Sebagaimana sahabat Abu Bakar ra yang diberi gelar asshiddiq oleh Rasulullah SAW karena selalu membenarkan perbuatan Rasulullah SAW, demikian pula seharusnya sikap
yang dimiliki oleh kader da’wah terhadap para qiyadahnya. Apakah kader partai
da’wah bisa disamakan dengan pengikut gusdur terhadap gusdur, karena kader
partai da’wah terkesan selalu mencari pembenaran terhadap setiap kebijakan yang
diambil oleh para qiyadahnya.
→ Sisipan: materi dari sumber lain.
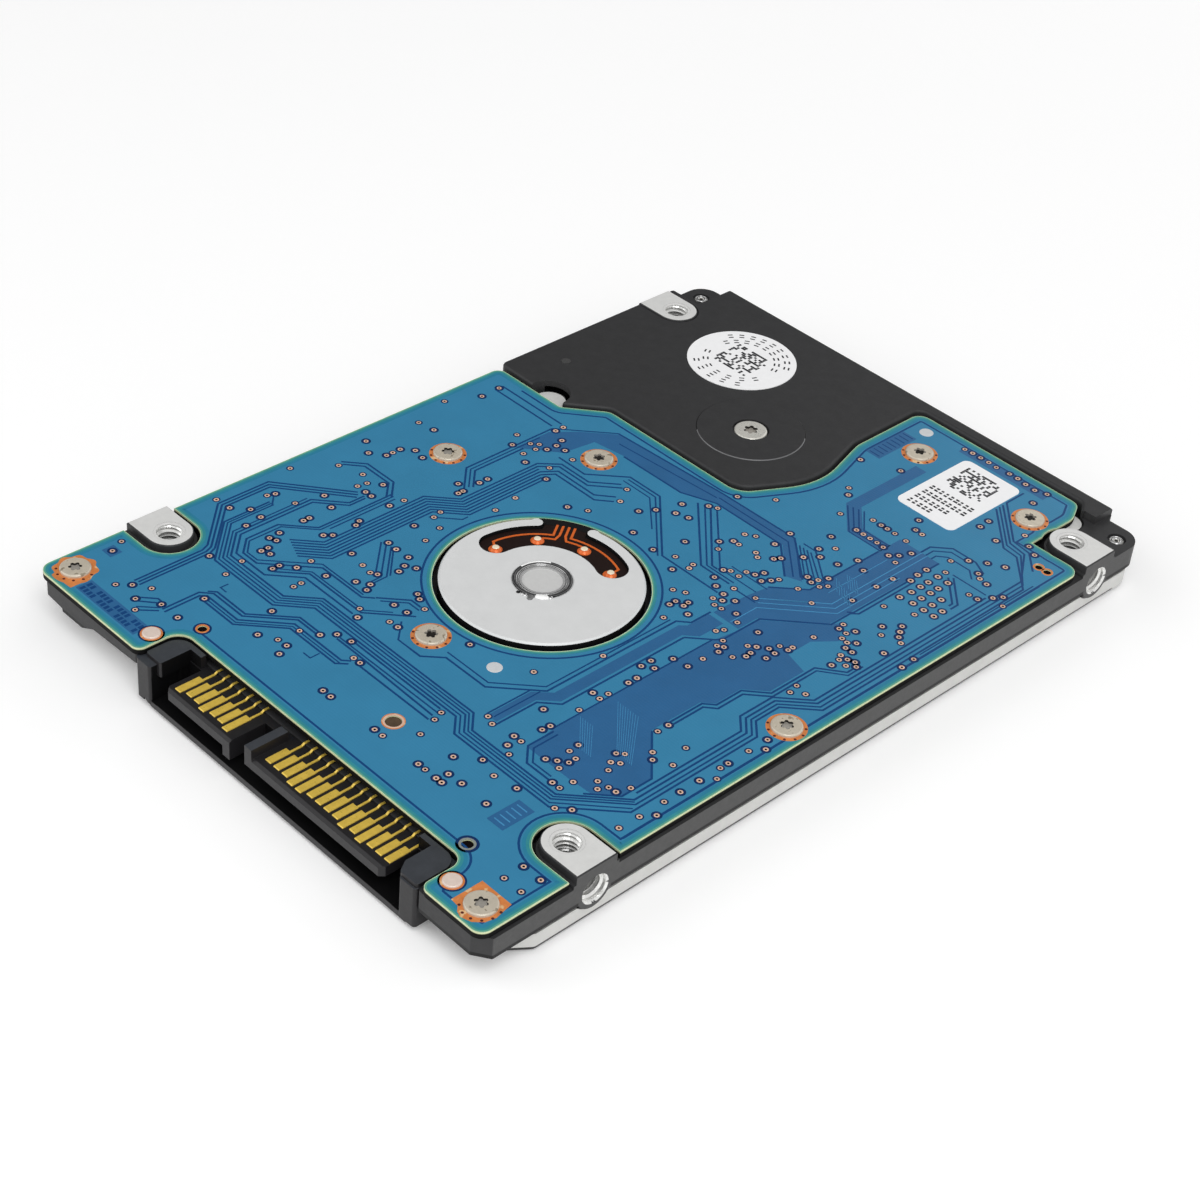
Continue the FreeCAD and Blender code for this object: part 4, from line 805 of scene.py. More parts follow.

Tentu tidak sama, karena kader memiliki hak untuk
bertanya, dalam memahami beberapa peristiwa yang membutuhkan klarifikasi. Hak
untuk bertanya, telah dimanfaatkan oleh sebagian kader, pada acara pertemuan
dengan para qiyadah yang telah beberapa kali diselenggarakan.
Mengapa prasangka buruk yang melahirkan ketidaktsiqohan bisa muncul di kalangan kader da’wah? Jawabannya sederhana, karena kader sudah tidak lagi intim dengan tarbiyah dan dengan struktur partai. Maksudnya, kader sering bolos dalam pertemuan mingguan dan tidak aktif di partai. Kader yang rajin hadir pertemuan mingguan, tetapi diam-diam menganut jargon, tarbiyah yes partai no, rentan terjangkit penyakit ini. Pak sujahtra menutup khutbahnya dan memberikan kesempatan bertanya kepada para peserta tarhib.
Apakah kader yang rajin menghadiri pertemuan mingguan ,tetapi sering tertidur di saat pak boss sedang menyampaikan taujih, termasuk kader yang rentan terserang penyakit ini? tanya salah satu peserta.